With the slew of standardized test and assessment numbers released in the past few weeks, the spotlight has now swung from the students to the teachers to analyze the data and use it to take steps forward this school year.

David Craft, principal at Greenvale Park Elementary, believes that the hour set aside every Wednesday morning for Professional Learning Community (PLC) time is providing the opportunity to do just that.

“In the past, we talked about data, but PLCs have given us a frame for that conversation,” said Craft. “Before PLCs, teachers talked about kids, but they never had that dedicated time. Teachers are now having more meaningful conversations about student learning.”

As part of the program, which is now in its fourth year of full implementation, teachers meet every Wednesday morning to look over assessment data and discuss teaching strategies while students stay home and get an extra hour of sleep.

While the format looks slightly different at the elementary schools than it does at the middle and high schools, the goal is to give teachers the opportunity to make adjustments during the school year, instead of waiting until a new year starts to change course.

“The teachers ask four questions,” said Craft. “What do we want students to learn? How are we going to know if they learned it? What will we do when they haven’t learned it? And what will we do when they have learned it?”

These sessions are meant to be data-driven, but involve two different types of statistics — one dealing with overall test scores from MCA, MAPS or MMR assessments and the other looking at how kids are progressing in the classroom from week to week.

“We are richer in the use of student data on a regular basis,” said Joel Leer, the principal at Northfield High School. “[The teachers] talk about how students performed both collectively and individually.”

Each Wednesday, teachers within the same departments at the high school get together to compare how their students performed on tests given that week and share what concepts they may be struggling to grasp or activities that have proved to be especially effective.

Teachers also devise more large-scale goals to be completed throughout the year. Last year, the history department set a school goal of having 90 percent of students pass all of their classes. By the end of the year, 93 percent of students went without failing a single class.

“The focus has turned to passing rates and credit acquisition,” said Leer.

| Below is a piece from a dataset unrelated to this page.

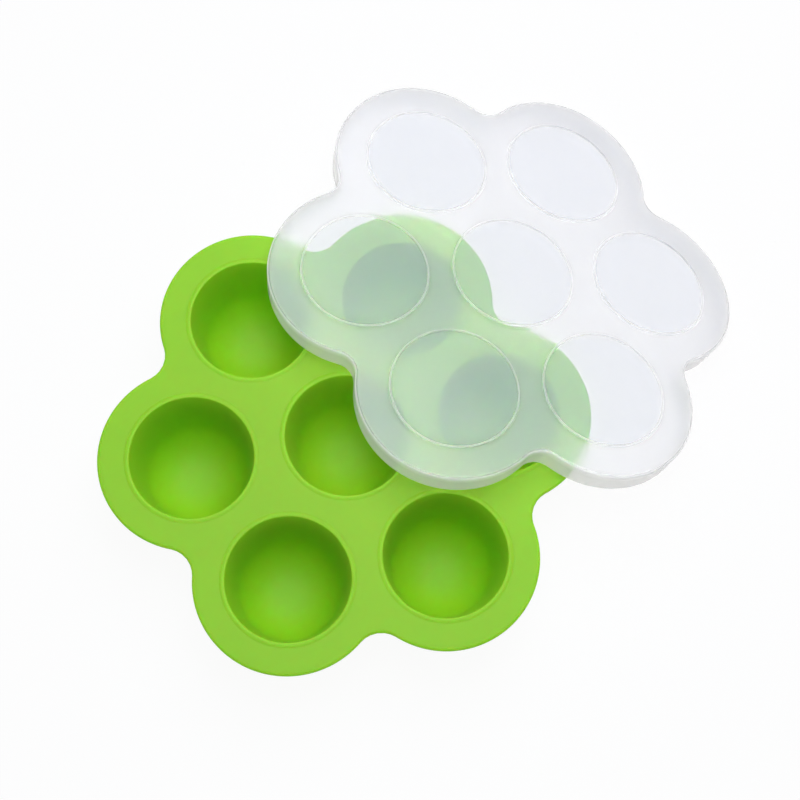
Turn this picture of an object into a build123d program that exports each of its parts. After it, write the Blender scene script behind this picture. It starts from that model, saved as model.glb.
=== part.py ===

Progress is also a big focus for PLCs at the elementary schools, especially in light of recent test results.

“We looked at the MCA data, and in grades three, four and five we didn’t make adequate progress in math for the free and reduced lunch group,” said Craft, referring to a subgroup that makes of 43 percent of students at Greenvale Park. “So the teachers set a goal based on the data. This year we are going to create a 10 percent reduction in the number of students that are not proficient. We believe that’s a tangible goal.”

While administrators hope that discussions that take place during PLC time will be of benefit to students, teachers appreciate the time, as well.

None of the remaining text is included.